# DW Review - DW ODK Arctic Snow Foam Review



## Pittsy (Jun 14, 2014)

*Pittsy's Official DW ODK Arctic Snow Foam Review*

I tried something new today and was pretty impressed so I wanted to share :thumb:

I think most people are aware of the ODK brand and have probably used some of the waxes but it looks like ODK are branching out into other areas...

I initially tested a sample of an early version of the ODK snow foam http://www.detailingworld.co.uk/forum/showthread.php?t=360131 so was very keen to see the finished version in action.

*The Product:*

The product is presented in a 500ml PET bottle and is light blue in colour, the bottle that i brought for some reason didnt have a label on it but the label has the usual ODK livery on it along with usage instructions.

The actual liquid is light blue in colour and has a pleasant mint fragrance which lasts even in use.

*ODK say:*

*Arctic is a highly concentrated pH neutral snow foam, it breaks down dirt and grime whilst not effecting any wax, sealants, or coatings that are already protecting the paintwork of your vehicle. 40-80ml in a snow foam lance topped with either cold or warm water is all that is needed to ensure a nice thick coat. Leave to dwell before pressure washing off. A very effective way to soften stubborn dirt and grime without touching the paintwork before hand washing.
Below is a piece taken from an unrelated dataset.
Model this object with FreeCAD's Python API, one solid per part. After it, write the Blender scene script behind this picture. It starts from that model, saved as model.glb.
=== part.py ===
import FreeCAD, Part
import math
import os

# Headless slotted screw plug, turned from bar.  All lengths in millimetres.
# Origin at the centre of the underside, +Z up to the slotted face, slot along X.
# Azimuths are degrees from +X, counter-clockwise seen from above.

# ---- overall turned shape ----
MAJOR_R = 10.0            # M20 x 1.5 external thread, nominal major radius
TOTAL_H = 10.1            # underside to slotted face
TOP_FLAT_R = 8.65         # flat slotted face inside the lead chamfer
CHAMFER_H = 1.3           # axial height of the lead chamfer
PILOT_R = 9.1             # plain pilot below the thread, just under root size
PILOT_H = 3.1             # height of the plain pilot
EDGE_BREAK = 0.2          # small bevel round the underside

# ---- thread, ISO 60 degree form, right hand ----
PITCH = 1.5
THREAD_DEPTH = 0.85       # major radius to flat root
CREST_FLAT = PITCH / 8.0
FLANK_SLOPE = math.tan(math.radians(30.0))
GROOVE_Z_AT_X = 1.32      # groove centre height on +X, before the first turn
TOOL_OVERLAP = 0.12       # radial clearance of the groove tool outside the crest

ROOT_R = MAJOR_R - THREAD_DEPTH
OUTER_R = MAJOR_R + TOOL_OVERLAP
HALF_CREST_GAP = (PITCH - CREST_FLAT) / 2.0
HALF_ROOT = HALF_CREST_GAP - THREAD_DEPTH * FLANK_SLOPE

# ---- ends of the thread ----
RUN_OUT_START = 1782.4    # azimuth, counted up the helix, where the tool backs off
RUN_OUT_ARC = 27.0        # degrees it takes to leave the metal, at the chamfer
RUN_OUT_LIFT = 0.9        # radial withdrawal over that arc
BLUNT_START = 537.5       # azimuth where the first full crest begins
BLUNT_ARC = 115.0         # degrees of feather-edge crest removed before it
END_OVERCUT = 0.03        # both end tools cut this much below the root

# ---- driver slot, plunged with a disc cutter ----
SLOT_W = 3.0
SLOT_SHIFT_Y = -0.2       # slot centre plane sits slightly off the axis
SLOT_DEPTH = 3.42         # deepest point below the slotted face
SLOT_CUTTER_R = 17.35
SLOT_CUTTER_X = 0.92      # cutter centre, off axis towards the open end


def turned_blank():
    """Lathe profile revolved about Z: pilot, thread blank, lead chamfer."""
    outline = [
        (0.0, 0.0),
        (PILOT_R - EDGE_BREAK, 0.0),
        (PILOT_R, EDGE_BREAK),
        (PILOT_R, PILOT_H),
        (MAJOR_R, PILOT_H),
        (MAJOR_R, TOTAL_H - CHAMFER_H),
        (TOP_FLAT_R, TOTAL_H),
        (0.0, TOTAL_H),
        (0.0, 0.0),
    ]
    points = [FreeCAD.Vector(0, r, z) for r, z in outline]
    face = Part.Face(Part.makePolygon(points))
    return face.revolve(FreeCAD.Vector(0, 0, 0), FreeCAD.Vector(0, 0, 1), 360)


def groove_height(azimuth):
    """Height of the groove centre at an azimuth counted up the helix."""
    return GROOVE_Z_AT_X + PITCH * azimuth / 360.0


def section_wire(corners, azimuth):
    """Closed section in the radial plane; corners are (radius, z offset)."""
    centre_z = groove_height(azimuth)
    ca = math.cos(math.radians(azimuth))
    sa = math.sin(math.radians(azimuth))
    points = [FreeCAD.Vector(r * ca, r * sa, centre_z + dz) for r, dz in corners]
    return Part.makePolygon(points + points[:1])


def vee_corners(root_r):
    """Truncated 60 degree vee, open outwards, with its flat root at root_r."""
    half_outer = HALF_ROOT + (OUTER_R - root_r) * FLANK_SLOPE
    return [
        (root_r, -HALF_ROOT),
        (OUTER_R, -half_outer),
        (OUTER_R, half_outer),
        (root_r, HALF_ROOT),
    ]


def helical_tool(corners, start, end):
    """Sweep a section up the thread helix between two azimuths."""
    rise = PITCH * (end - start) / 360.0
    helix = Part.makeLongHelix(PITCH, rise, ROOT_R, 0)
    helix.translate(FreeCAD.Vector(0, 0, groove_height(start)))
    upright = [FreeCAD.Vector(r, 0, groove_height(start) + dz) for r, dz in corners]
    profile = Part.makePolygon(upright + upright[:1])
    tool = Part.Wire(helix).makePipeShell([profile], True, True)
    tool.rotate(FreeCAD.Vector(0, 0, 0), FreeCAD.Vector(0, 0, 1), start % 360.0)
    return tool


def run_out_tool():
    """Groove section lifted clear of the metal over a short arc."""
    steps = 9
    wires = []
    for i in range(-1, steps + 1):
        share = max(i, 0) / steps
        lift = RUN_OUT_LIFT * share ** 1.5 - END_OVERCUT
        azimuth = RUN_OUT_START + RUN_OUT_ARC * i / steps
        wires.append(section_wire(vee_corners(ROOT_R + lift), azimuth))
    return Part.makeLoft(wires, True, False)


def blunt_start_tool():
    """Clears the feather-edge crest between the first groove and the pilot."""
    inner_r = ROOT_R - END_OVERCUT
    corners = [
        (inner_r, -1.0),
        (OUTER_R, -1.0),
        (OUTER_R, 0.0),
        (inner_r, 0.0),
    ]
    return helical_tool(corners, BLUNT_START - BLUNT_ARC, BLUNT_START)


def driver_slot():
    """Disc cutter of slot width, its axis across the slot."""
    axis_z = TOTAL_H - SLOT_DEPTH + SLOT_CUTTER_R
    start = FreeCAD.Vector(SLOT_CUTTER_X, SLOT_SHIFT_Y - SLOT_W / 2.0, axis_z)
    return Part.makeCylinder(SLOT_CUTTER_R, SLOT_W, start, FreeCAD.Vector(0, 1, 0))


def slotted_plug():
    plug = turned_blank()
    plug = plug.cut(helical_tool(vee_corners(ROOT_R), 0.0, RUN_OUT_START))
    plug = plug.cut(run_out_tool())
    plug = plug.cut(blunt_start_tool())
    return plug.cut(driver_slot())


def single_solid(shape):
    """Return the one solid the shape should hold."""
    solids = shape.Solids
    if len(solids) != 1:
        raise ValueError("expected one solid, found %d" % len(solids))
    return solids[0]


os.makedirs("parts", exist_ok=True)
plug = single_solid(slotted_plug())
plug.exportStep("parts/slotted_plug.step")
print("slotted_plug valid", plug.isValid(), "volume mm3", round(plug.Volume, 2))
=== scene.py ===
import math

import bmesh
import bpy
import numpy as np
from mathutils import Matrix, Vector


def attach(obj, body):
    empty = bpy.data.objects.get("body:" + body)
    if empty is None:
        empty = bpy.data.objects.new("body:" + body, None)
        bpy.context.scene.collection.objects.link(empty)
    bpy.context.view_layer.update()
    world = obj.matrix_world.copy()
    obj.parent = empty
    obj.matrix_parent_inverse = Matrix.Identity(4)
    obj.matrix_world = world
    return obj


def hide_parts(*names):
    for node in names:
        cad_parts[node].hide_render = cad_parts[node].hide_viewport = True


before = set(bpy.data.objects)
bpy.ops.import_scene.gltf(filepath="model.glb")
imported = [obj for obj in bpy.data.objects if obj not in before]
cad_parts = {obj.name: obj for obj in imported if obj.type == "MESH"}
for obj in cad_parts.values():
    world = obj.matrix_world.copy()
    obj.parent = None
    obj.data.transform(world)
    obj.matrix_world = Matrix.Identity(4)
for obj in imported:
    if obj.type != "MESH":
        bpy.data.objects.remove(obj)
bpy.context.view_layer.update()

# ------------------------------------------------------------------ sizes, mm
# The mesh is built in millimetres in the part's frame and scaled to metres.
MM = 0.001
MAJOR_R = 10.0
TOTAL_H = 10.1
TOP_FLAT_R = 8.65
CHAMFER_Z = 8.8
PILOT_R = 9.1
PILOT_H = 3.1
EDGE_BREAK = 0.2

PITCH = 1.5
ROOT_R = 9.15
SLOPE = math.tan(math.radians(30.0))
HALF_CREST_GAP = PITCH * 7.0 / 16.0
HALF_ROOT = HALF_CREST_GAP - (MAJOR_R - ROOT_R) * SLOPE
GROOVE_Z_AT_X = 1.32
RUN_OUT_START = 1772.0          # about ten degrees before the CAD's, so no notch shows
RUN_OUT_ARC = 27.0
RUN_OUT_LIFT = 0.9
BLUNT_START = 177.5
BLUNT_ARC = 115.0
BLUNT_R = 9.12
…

Coloured blue with a fresh mint fragrance, Arctic is a must have pre wash product for your detailing arsenal.*

So normal blurb for a prewash product so lets see how it performs...

*The Method:*

The old X trail was in a right state, it had covered some 700 miles in all sorts of weather conditions and mostly down Oxfordshire country lanes so was looking really dirty 



The Photos really don't do it justice but yeah it was really bad....
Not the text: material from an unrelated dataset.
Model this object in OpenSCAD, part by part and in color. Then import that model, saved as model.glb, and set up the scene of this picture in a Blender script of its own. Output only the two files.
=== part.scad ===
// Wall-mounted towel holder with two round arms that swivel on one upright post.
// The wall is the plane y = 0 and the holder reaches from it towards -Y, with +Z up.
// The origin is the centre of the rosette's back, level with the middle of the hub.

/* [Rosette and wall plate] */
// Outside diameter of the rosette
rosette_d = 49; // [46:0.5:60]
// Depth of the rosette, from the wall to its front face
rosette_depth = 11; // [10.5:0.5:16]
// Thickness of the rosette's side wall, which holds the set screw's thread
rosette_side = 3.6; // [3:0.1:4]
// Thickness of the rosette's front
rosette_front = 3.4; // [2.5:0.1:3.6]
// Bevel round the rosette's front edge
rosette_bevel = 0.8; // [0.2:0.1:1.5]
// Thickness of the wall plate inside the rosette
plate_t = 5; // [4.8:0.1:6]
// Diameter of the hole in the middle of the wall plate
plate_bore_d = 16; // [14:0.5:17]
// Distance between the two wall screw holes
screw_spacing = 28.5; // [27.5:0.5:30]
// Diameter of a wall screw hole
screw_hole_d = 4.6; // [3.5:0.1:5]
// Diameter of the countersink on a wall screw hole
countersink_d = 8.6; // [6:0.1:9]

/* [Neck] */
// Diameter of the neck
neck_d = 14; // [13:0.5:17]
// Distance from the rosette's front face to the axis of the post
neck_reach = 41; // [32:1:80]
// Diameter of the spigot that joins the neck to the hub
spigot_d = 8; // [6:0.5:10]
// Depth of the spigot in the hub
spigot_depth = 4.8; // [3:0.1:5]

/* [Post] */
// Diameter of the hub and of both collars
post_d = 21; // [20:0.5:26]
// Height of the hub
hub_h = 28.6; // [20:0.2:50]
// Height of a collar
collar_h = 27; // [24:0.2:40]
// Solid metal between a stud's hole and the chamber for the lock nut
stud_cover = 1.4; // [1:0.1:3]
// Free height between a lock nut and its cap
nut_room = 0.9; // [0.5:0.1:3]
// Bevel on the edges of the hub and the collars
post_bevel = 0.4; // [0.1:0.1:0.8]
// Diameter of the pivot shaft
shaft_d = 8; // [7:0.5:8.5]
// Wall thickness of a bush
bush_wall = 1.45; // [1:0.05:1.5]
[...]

As a starting point i used a damp make up applicator to take a sample of one of the dirtier areas on the car, so its easy to see what was what :thumb:



The snow foam lance was then prepared, i decided to opt for the higher dilution ratio of 80ml which was topped up with 670ml of warm water to make 750ml of solution (please note it is possible to go for a lower dilution rate)



The Snow foam solution was then applied to the car, after a couple of sprays the ratio was quickly set, all the way to - then back up 1/2 a turn.

This provided a brilliant looking thick foam which really looked good and the smell of mint was still there :thumb:



The car was quickly coated coated in a nice layer of foam :thumb:



I then spent the intervening dwell time attacking the fiddly areas with a brush and preparing the wash buckets for action.

After the normal 10 mins dwell time i returned to the car to find that a good amount of the foam remained on the panels :thumb:



The car was then pressure washed off leaving a clean looking car and a quick 'make up' pad test of the same area that the 1st sample was taken revealed that most of the dirt was gone :thumb:



The car was then given a 2 bucket wash to reveal a really clean finish.



I forgot to take a picture of the rinse bucket at the end of the wash and it was pretty clean :thumb:

*Price:*

£10.99 for a 500ml bottle and is available from here: http://www.odkwaxes.co.uk/store/product-details.php?page=wash-products&product=wash-products-arctic and other ODK retailers

Thinking about value at £10.99 a bottle using 40ml each time this would be roughly 88p per wash so a 500ml bottle would yield 12 washes which seems on the expensive side to me but is comparable to other 500ml snow foam products :thumb:

*Would I use it again?:*

I certainly will, it was really effective, smelled good and looks great on the car:thumb:

*Conclusion:*

ODK Arctic is a really effective high foam, long cling snow foam which smells great, the dilution rate is really good which makes it a enticing proposition for your next foam purchase....

The only down side i can see is the 'cost per wash' when compared to some other foams which can be brought in larger quantities but having said this ODK Arctic is a snow foam which could really upset the apple cart and certainly competes if not beats some of the competition :thumb:

"DW has followed the Manufacturers Instructions and accepts no responsibility to any circumstances arising from any member using these products or following this test "

*Thanks for reading *


----------